Ryanair: New European Court of Justice Judgement on disputes related to employment contracts

On 20 September 2017, the European Court of Justice ruled on two Joined Cases related to Ryanair and Crewlink air crew members’ employment contracts. Taking the view that Crewlink and Ryanair had to comply with and apply the provisions of Belgian law, related to employment contracts, six employees brought proceedings before the Belgian courts in 2011.

The cour du travail de Mons (Mons Higher Labour Court, Belgium), decided to ask the Court of Justice how to interpret, in the EU Regulation on jurisdiction in civil and commercial matters, the concept of “place where the employee habitually carries out his work” and of “home base” in the context of the air navigation sector.

The Court stated that in disputes relating to their employment contracts, air crew members have the option of bringing proceedings before the courts of the place where they perform the essential part of their duties vis-à-vis their employer and that the national court must determine that place and the employee’s “home base”.

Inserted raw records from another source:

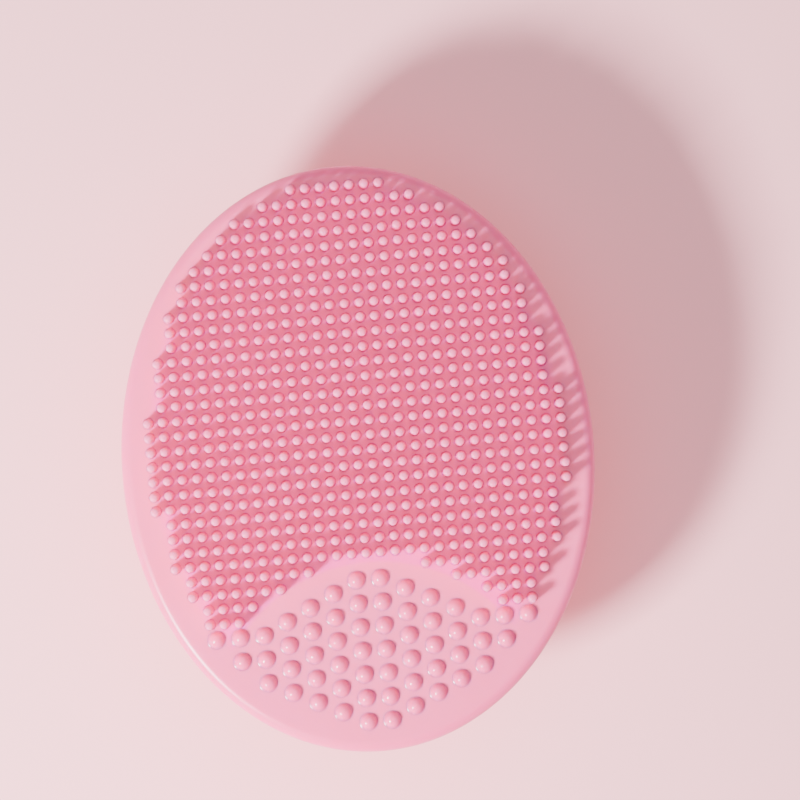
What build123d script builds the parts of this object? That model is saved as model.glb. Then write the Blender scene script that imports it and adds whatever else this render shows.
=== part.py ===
"""Hand-held silicone facial cleansing brush.

An oval pad carries fine bristles over most of its face and a fan of round nubs at one end. A waisted
neck on its back ends in a suction cup, so fingers fit each side of the neck and the cup holds the
brush to a wall or stands it on a table.

+Z points up out of the bristles, +Y runs along the pad away from the nubs, and the origin lies under
the middle of the pad, on the surface that the suction cup rests on.
"""

import os
from math import hypot, sqrt

from build123d import *

# ---- Driving dimensions, in millimetres ---------------------------------------------------------

# Oval pad
pad_length = 72.0
pad_width = 58.0
pad_thickness = 5.4
pad_back_z = 17.0
face_edge_radius = 1.4
back_edge_radius = 3.0

# Fine bristles, on a square grid that fills an oval field
bristle_pitch = 1.8
bristle_rows = 30
bristle_columns_each_side = 14
bristle_base_diameter = 1.2
bristle_height = 2.6
bristle_taper = 1.8
bristle_tip_radius = 0.35
top_row_y = 33.5
field_half_width = 25.7
field_half_length = 33.15
field_centre_y = 1.6

# The bristles stop at a round arch, which leaves room for the nubs
arch_radius = 21.0
arch_top_y = -12.4

# Round nubs, in chevron rows that grow shorter towards the end of the pad
nub_rows = 7
nub_radius = 1.0
nub_height = 0.85
nub_first_x = 1.47
nub_column_pitch = 2.95
nub_first_y = -14.75
nub_row_pitch = 2.9
nub_column_drop = 1.46
nub_dropping_columns = 4

# Waisted neck, between the pad's back and the suction cup
neck_foot_z = 8.5
neck_waist_radius = 6.5
neck_end_radius = 9.5
neck_foot_height = 2.0
neck_head_height = 2.0

# Suction cup: a stiff dome on a thin flexible lip
cup_radius = 19.5
lip_edge_width = 1.2
lip_edge_height = 0.6
lip_height = 4.0
lip_top_radius = 14.0
lip_top_width = 1.4
lip_flare = 0.7
dome_hollow_z = 6.2
dome_shoulder = 0.8

# ---- Derived dimensions -------------------------------------------------------------------------

face_z = pad_back_z + pad_thickness
arch_centre_y = arch_top_y - arch_radius
nub_sphere_radius = (nub_radius**2 + nub_height**2) / (2 * nub_height)

neck_middle_z = (neck_foot_z + pad_back_z) / 2
neck_half_height = (pad_back_z - neck_foot_z) / 2
neck_depth = neck_end_radius - neck_waist_radius
neck_arc_radius = (neck_half_height**2 + neck_depth**2) / (2 * neck_depth)

lip_top_inner_radius = lip_top_radius - lip_top_width
lip_edge_inner_radius = cup_radius - lip_edge_width
hollow_depth = dome_hollow_z - lip_height
hollow_arc_radius = (lip_top_inner_radius**2 + hollow_depth**2) / (2 * hollow_depth)


def save(piece, name):
    """Label a finished piece and write it to its own file."""
    piece.part.label = name
    export_step(piece.part, f"parts/{name}.step")


def nub_places(row):
    """Centres of the nubs in one chevron row, which is the same on both sides of the pad."""
    row_y = nub_first_y - (row - 1) * nub_row_pitch
    places = []
    for column in range(nub_rows - row + 1):
        x = nub_first_x + column * nub_column_pitch
        y = row_y - nub_column_drop * min(column, nub_dropping_columns)
        places += [(-x, y), (x, y)]
    return places


def bristle_grows_at(x, y):
    """True inside the oval field and outside the arch."""
    in_field = hypot(x / field_half_width, (y - field_centre_y) / field_half_length) <= 1
    above_arch = hypot(x, y - arch_centre_y) >= arch_radius
    return in_field and above_arch


def bristle_places(row):
    """Centres of the bristles in one straight row across the pad, counted from the top end."""
    y = top_row_y - (row - 1) * bristle_pitch
    columns = range(-bristle_columns_each_side, bristle_columns_each_side + 1)
    return [(n * bristle_pitch, y) for n in columns if bristle_grows_at(n * bristle_pitch, y)]


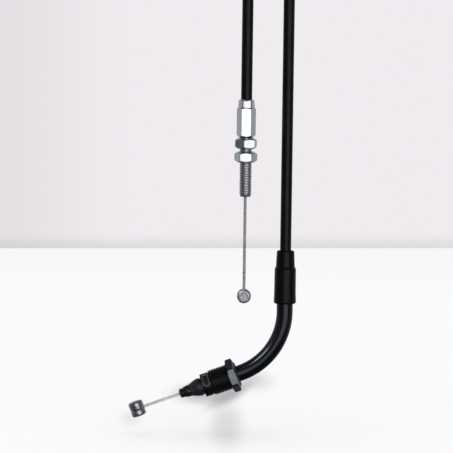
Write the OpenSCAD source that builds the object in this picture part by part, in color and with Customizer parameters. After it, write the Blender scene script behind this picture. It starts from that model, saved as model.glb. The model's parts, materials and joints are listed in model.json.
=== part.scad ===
// Motorcycle throttle cable: a Bowden cable with a bent-pipe throttle end and an M6 adjuster end.
// Millimetres, +Z up, the cable lies in the XZ plane.
// The origin is on the throttle union's axis, where its free thread meets the lock nut.
// Throttle-end parts are drawn along their own axis (distance t forward from the origin).

/* [Outer conduit] */
// Outside diameter of the plastic jacket
conduit_d = 5.5; // [5.4:0.05:5.6]
// Inside diameter of the plastic jacket
jacket_bore_d = 4.0; // [3.9:0.05:4.1]
// Outside diameter of the spiral steel wrap
wrap_d = 3.9; // [3.8:0.05:3.9]
// Inside diameter of the spiral steel wrap
wrap_bore_d = 2.64; // [2.62:0.02:2.7]
// Outside diameter of the conduit's plastic liner
liner_d = 2.56; // [2.5:0.02:2.58]
// Inside diameter of the conduit's plastic liner
liner_bore_d = 1.9; // [1.7:0.05:2]
// Distance between the two legs' centre lines
leg_spacing = 20.35; // [19:0.05:24]
// Height at which the legs leave the straight and start the loop
loop_start_z = 192; // [185:1:230]
// Bend radius of the loop's three arcs
loop_r = 40; // [38:1:60]
// Gap between two stretches of conduit where the cable bends
flex_gap = 1.2; // [1.1:0.05:1.4]
// Height of the bending point in the carburettor leg
leg_flex_z = 165; // [165:1:175]

/* [Inner wire] */
// Diameter of the stranded inner wire
wire_d = 1.5; // [1.3:0.05:1.6]
// How far the inner wire can be drawn out of the throttle end
pull_travel = 25; // [10:1:25]

/* [Bent pipe] */
// Outside diameter of the steel pipe
pipe_d = 8; // [7.8:0.05:8.1]
// Bore of the steel pipe
pipe_bore_d = 5.6; // [5.5:0.05:5.8]
// Bend radius on the pipe's centre line
pipe_bend_r = 33; // [30:0.5:36]
// Angle through which the pipe turns
pipe_bend_angle = 70; // [60:1:80]
// Distance from the end of the bend to the origin
pipe_run = 6.4; // [6:0.1:8]
// Straight pipe above the bend, up to the conduit's cup
pipe_top_run = 15.8; // [14:0.1:18]
// Diameter of the flare at the pipe's front end
flare_d = 9.4; // [9.2:0.05:9.5]
// Outside diameter of the nylon tube inside the pipe
pipe_liner_d = 5.4; // [5.2:0.05:5.45]

/* [Rubber sleeve] */
// Largest diameter of the rubber sleeve
sleeve_d = 10.75; // [10.4:0.05:11.5]
// Diameter above the sleeve's shoulder
sleeve_neck_d = 9; // [8.8:0.05:9.4]
// Diameter at the sleeve's upper lip
sleeve_lip_d = 8.5; // [8.2:0.05:8.8]
// Length of the thick part
sleeve_body_h = 17.3; // [16:0.1:18]
// Whole length of the rubber sleeve
sleeve_h = 26.5; // [25:0.1:28]
// Distance from the bend to the sleeve's lower edge
sleeve_gap = 4; // [2:0.1:5]

/* [Threaded union] */
// Thread diameter of the union
union_thread_d = 12.8; // [12.6:0.05:13]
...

As regards the determination of the concept of “place where the employee habitually carries out his work”, the Court refers to its settled case-law. In particular, such concept covers the place where, or from which, the employee in fact performs the essential part of his duties vis-à-vis his employer. To determine specifically that place, the national court must refer to a set of indicia such as the place where the aircraft aboard which the work is habitually performed is stationed, the place from which the employee carries out his transport-related tasks, the place where he returns after his tasks, receives instructions concerning his tasks, organises his work, and the place where his work tools are to be found.

The concept of “home base” instead, amounts to a significant indicator to determine, the place from which the employee habitually carries out his work.